Thanks for that link Scott, well worth reading the comments about this if you need some light relief.  Interesting we have the same sort of comments about cyclist regularly appear in our local newspaper, Southampton UK. Nice to see we are still popular among certain sections of the - I guess - vehicle owning only populous.
Just starting to record my trips  www.tonystravels.com

Offline johnsondasw

Re: Cycling in thunderstorms
« Reply #13 on: August 09, 2009, 02:48:20 pm »
I've been in a few, or close to a few, I should say--on a bike and in the mountains.  Use common sense and take shelter when you see them develop.  I've cancelled mountain trips in thunderstorm-prone areas when forecasts are gnarly.
May the wind be at your back!

Offline Westinghouse

Re: Cycling in thunderstorms
« Reply #14 on: August 11, 2009, 10:25:43 pm »
I have been caught out in some severe lethal weather systems while in varying degrees of preparedness. One time it was a tornado.

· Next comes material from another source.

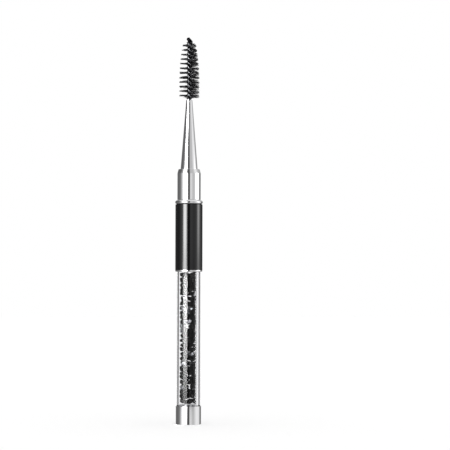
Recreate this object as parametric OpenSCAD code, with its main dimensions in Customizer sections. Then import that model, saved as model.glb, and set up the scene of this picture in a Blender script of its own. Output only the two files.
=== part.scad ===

Another time in was very strong rain all night, flooding, and hundreds if not thouands of lightning bolts slamming to earth all around. Another one was similar to the second. I got caught out in an extremely violent storm in Belgium. The first natural reaction is to seek the sturdiest shelter you can find. A covered bus stop or even the lee side of a building will do in a pinch. If you are out in the middle of nowhere with no hope of shelter, you have to stop and put on you rain gear. You can set up your tent or whatever shelter you have and wait it out.